On July 17, the International Criminal Court (ICC) celebrates the 20th anniversary of its founding document, the Rome treaty. Interview with Kenneth Roth, executive director of Human Rights Watch (HRW).
Justice Info: What is the significance of this 20th anniversary?
Kenneth Roth: I think the creation of the ICC twenty years ago was an historic moment, because it signals theoretical commitment by the international community to attack the impunity that so often stood behind mass atrocities. So many abusive governments had figured out that if they kill or compromise their domestic judges, they can proceed with their murderous plan, without any worry about criminal prosecution. And the Rome Statute signals, at least in principle, that there would be an untouchable institution. Obviously, it is still a young institution and there is still work in progress. It still has much to do to reach its potential, but that theoretical commitment remains an extremely important one. This is the first global institution. We had Nuremberg, we had the Yugoslav and Rwanda tribunals, but those were all country specific. The ICC opened up the possibility of global justice. That is new. It has been a work in progress, first of all because it does not have a global reach due to a combination of lack of ratifications [123 States have ratified the treaty so far, Burundi withdrew from the Court in October 2016] and the improper use of the veto power at the United Nations Security Council.
You said that the ICC has not yet reached its potential. How do you explain its mistakes?
I think that the first prosecutor, Luis Moreno Ocampo, was more interested in the public relations side of the prosecutorial job than doing the difficult factual work needed to build strong cases.
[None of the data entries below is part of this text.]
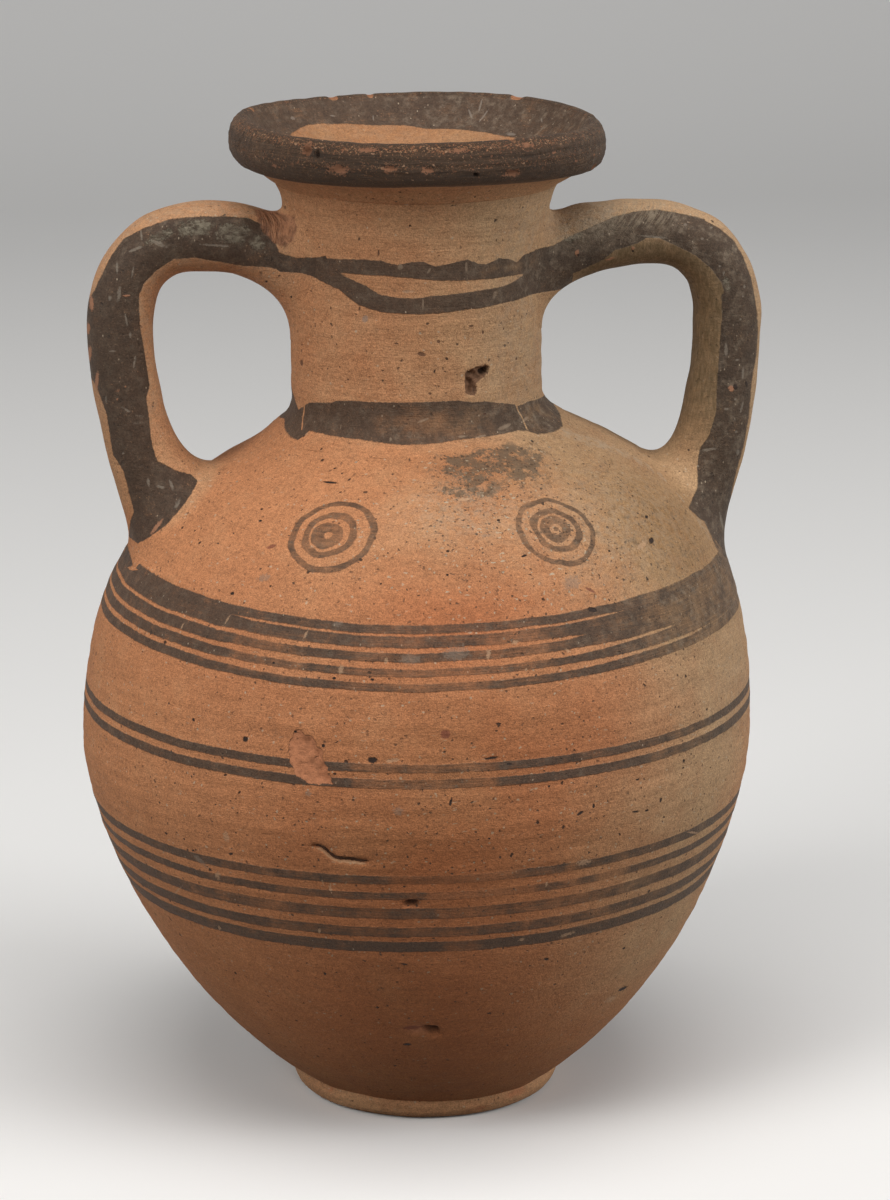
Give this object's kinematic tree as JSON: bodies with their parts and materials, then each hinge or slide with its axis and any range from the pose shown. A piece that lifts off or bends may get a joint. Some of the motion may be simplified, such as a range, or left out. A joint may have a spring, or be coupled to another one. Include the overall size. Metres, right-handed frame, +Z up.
{
  "type": "miniature amphora",
  "caption": "Small two-handled clay jar with a wide belly, low foot ring, tall neck, heavy funnel lip and strap handles, painted with dark bands and rings.",
  "frame": {"origin": "on the jar's axis, in the plane that the foot ring stands on", "axes": "+Z up along the jar's axis, the handles lie along +X and -X, and -Y is the painted front"},
  "size_m": [0.1118, 0.1118, 0.165],
  "materials": {
    "clay": "matte",
    "luting_clay": "matte",
    "lip_paint": "matte",
    "strap_paint": "matte"
  },
  "bodies": {
    "root": {"body": "clay", "foot_ring": "clay", "neck": "clay", "rim": "lip_paint", "handle_left": "strap_paint", "handle_right": "strap_paint", "upper_luting_left": "luting_clay", "upper_luting_right": "luting_clay", "lower_luting_left": "luting_clay", "lower_luting_right": "luting_clay"}
  },
  "joints": []
}
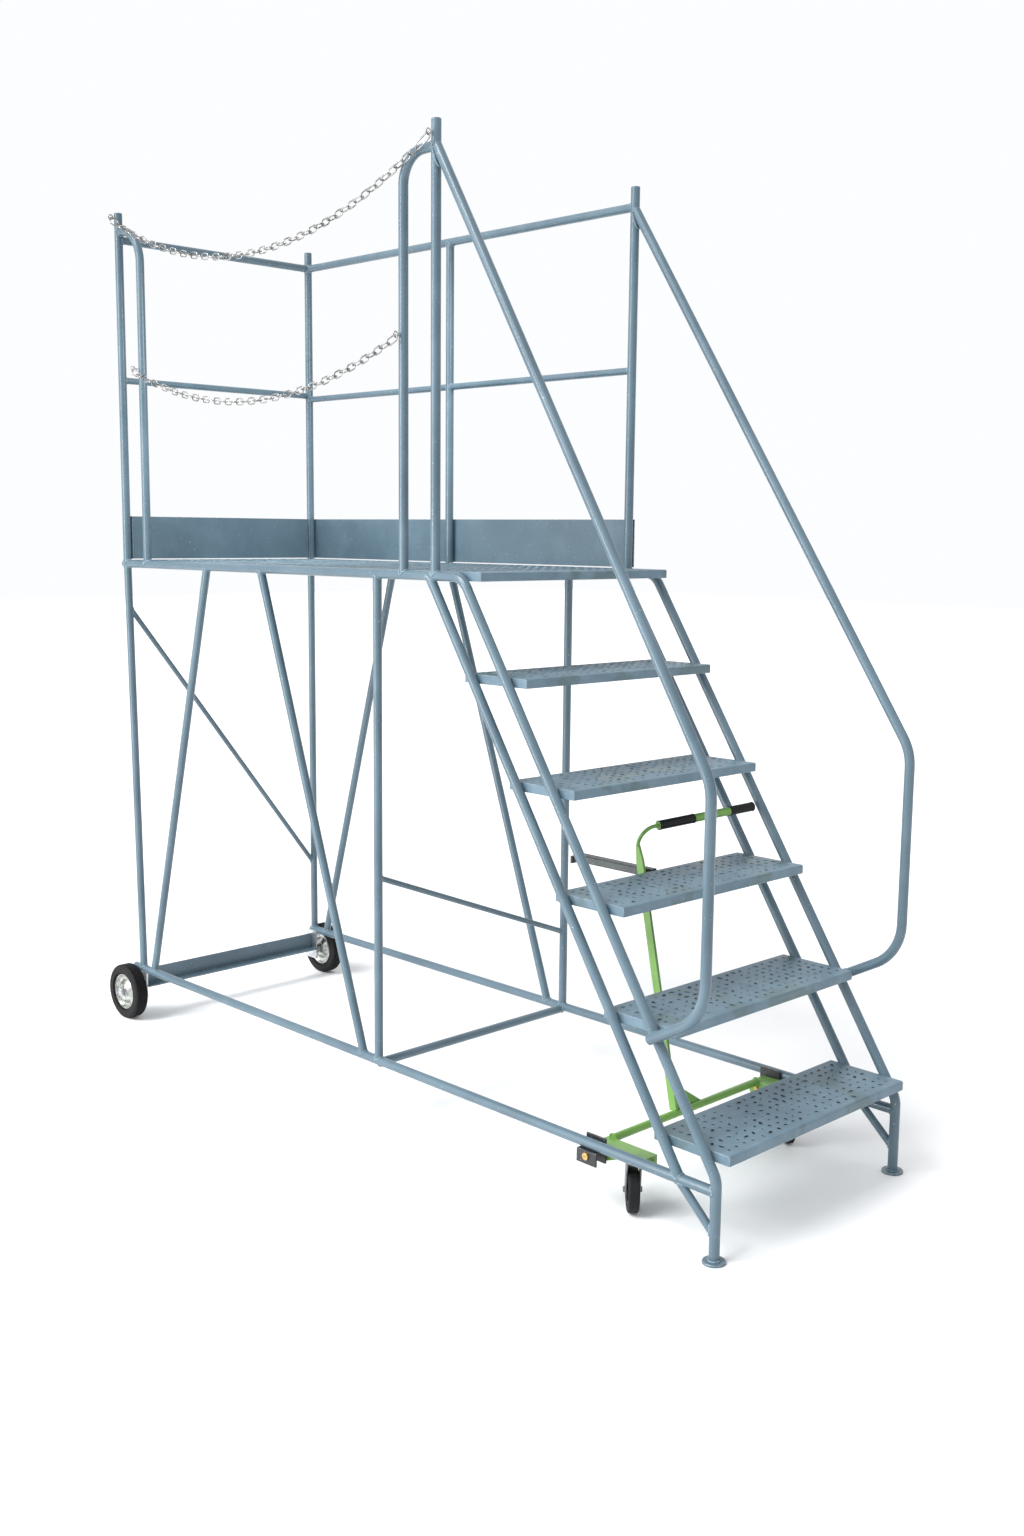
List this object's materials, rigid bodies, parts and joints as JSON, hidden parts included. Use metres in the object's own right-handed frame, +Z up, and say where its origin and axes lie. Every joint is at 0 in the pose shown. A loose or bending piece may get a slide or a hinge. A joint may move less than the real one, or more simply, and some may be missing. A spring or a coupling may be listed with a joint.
{
  "type": "rolling warehouse ladder",
  "caption": "Mobile access platform of bent steel tube: pressed treads, guardrail, chain gate, fixed rear wheels and swivel castors let down by a lever.",
  "frame": {"origin": "on the floor at the middle of the footprint", "axes": "+X towards the foot of the steps, +Y towards the guardrail side, +Z up"},
  "size_m": [2.5676, 0.878, 2.608],
  "materials": {
    "frame_paint": "semi-gloss",
    "lift_green": "semi-gloss",
    "bracket_black": "satin",
    "zinc": "bright zinc plate",
    "pin_brass": "satin",
    "tyre": "matte",
    "hub_plastic": "matte",
    "grip_rubber": "matte",
    "cap_plastic": "semi-gloss"
  },
  "bodies": {
    "frame": {"near_side_tube": "frame_paint", "far_side_tube": "frame_paint", "near_rear_stringer": "frame_paint", "far_rear_stringer": "frame_paint", "near_base_rail": "frame_paint", "far_base_rail": "frame_paint", "near_rear_post": "frame_paint", "near_front_post": "frame_paint", "far_rear_post": "frame_paint", "far_mid_post": "frame_paint", "far_front_post": "frame_paint", "near_legs": "frame_paint", "far_legs": "frame_paint", "near_braces": "frame_paint", "far_braces": "frame_paint", "cross_ties": "frame_paint", "rear_cross_angle": "frame_paint", "rear_rails": "frame_paint", "far_rails": "frame_paint", "rear_hoop": "frame_paint", "front_hoop": "frame_paint", "near_handrail": "frame_paint", "far_handrail": "frame_paint", "rear_toe_board": "frame_paint", "far_toe_board": "frame_paint", "deck_planks": "frame_paint", "nose_plank": "frame_paint", "tread_1": "frame_paint", "tread_2": "frame_paint", "tread_3": "frame_paint", "tread_4": "frame_paint", "tread_5": "frame_paint", "feet": "frame_paint", "post_caps": "cap_plastic", "wheel_brackets": "zinc", "wheel_nuts": "zinc", "chain_eyes": "zinc", "pivot_brackets": "bracket_black", "pivot_pins": "pin_brass", "latch_bar": "frame_paint"},
    "lift": {"lift_arms": "lift_green", "cross_bar": "lift_green", "lever": "lift_green", "handle_rod": "lift_green", "handle_sleeve": "lift_green", "grips": "grip_rubber", "castor_heads": "zinc"},
    "near_castor": {"near_castor_fork": "zinc"},
    "near_castor_wheel": {"near_castor_tyre": "tyre", "near_castor_hub": "hub_plastic"},
    "far_castor": {"far_castor_fork": "zinc"},
    "far_castor_wheel": {"far_castor_tyre": "tyre", "far_castor_hub": "hub_plastic"},
    "near_wheel": {"near_wheel_tyre": "tyre", "near_wheel_hub": "zinc"},
    "far_wheel": {"far_wheel_tyre": "tyre", "far_wheel_hub": "zinc"},
    "upper_chain": {"upper_chain": "zinc"},
    "lower_chain": {"lower_chain": "zinc"}
  },
  "joints": [
    {"name": "near_wheel_spin", "type": "hinge", "parent": "frame", "child": "near_wheel", "pos_m": [-1.19375, -0.4065, 0.09], "axis": [0, 1, 0], "continuous": true},
    {"name": "far_wheel_spin", "type": "hinge", "parent": "frame", "child": "far_wheel", "pos_m": [-1.19375, 0.4065, 0.09], "axis": [0, 1, 0], "continuous": true},
    {"name": "lift_lever", "type": "hinge", "parent": "frame", "child": "lift", "pos_m": [0.87725, 0, 0.14], "axis": [0, 1, 0], "range_deg": [-16, 0.3]},
    {"name": "near_castor_swivel", "type": "hinge", "parent": "lift", "child": "near_castor", "pos_m": [0.96825, -0.314, 0.135], "axis": [0, 0, 1], "continuous": true},
    {"name": "near_castor_spin", "type": "hinge", "parent": "near_castor", "child": "near_castor_wheel", "pos_m": [0.95509, -0.30172, 0.057], "axis": [-0.682, -0.7314, 0], "continuous": true},
    {"name": "far_castor_swivel", "type": "hinge", "parent": "lift", "child": "far_castor", "pos_m": [0.96825, 0.314, 0.135], "axis": [0, 0, 1], "continuous": true},
    {"name": "far_castor_spin", "type": "hinge", "parent": "far_castor", "child": "far_castor_wheel", "pos_m": [0.95509, 0.32628, 0.057], "axis": [-0.682, -0.7314, 0], "continuous": true},
    {"name": "upper_chain_swing", "type": "hinge", "parent": "frame", "child": "upper_chain", "pos_m": [-0.44375, -0.392, 2.573], "axis": [1, 0, 0], "range_deg": [-35, 0]},
    {"name": "lower_chain_swing", "type": "hinge", "parent": "frame", "child": "lower_chain", "pos_m": [-0.44375, -0.392, 2.107], "axis": [1, 0, 0], "range_deg": [-35, 0]}
  ]
}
I think he saw himself as establishing the credibility of the institution by fighting public relations battles. At that time, the ICC was attacked by the US and by others and I think he felt that his foremost responsibility was to defend the institution. The problem is that you cannot conduct an investigation by press release. I think some of the early mistakes of the Court are due to inadequate attention to investigative work by Moreno Ocampo. Fatou Bensouda has been much more professional in her approach, much more interested in the difficult work of building cases. But she was stuck with the legacy and she continues to have been constrained by the number of political factors that have worked against her. I will begin with the fact that the state parties to the Court, its strongest supporters, have not helped to arrest suspects, and they have harmed the Court by insisting on zero budgetary growth, while there is an urgent need to increase its capacity to conduct investigations in a number of new places which are crying out for attention.
Don’t you think that so far, the results do not militate in favour of a budgetary increase?
The biggest impediment to having more trials under way has been the failure of the Court members to help arrest suspects. The fact that Bashir [Omar al-Bashir, president of Sudan] can parade around the world, including in ICC member states, and not get arrested and sent to The Hague is a big part of the problem. There would be fewer complaints about the lack of activity if Bashir were sitting in The Hague. But we had him visit South Africa, Jordan, and so on, countries that had a responsibility to arrest him and they did not.
Does it mean the ICC cannot fulfil its mandate?
What it shows is that the ICC, by design, is dependent on its member states to exercise police powers. The Rome treaty could have given the ICC a police force to make arrests. It did not. Instead, delegates in Rome said the member states will take care of that. The strategy the ICC needs is to build governmental support, which they are clearly trying to do. But you will see that governments are of two minds about international prosecution. Governments tend to like international prosecutions when they are for other people suspected of war crimes but not when they are for their own. Kenya tried unsuccessfully to organize a mass withdrawal from the Court when its own leaders were being prosecuted. The US can predictably go on the offensive if there is a prosecution in Afghanistan or in Israel.
What is the place of the ICC today?
It is a central institution, but the architecture is still imperfect. If we take Syria, where there is probably today the largest scale of war crimes, it is an obvious case for the ICC, but it cannot get there because Russia keeps vetoing before the UN Security Council. We have seen that there is a need to circumvent the Russia veto. This happened about a year ago, when the General Assembly created the 3IM [International, Impartial and Independent Mechanism], in essence the Special Syria Prosecutor. As the 3IM has enough evidence to go forward, I hope there will be a new effort to build up a tribunal through the General Assembly, where there is no veto. That would be a way to supplement the ICC. I wish the ICC were central to Syria, but Russia has prevented that.
On this point, the biggest remaining issue is Idlib, where 2.3 million people are at risk of being slaughtered by Russian and Syrian attacks. Idlib is where everybody is dumped when other enclaves fall. And if Syria and Russia continue what they had been doing, which is firing indiscriminately in civilian areas to target hospitals and schools and other civilian institutions, there are many people whose lives will be lost. If suddenly the ICC had jurisdiction, if Putin and Assad recognize they cannot continue their war crimes strategy with impunity, it might save many lives.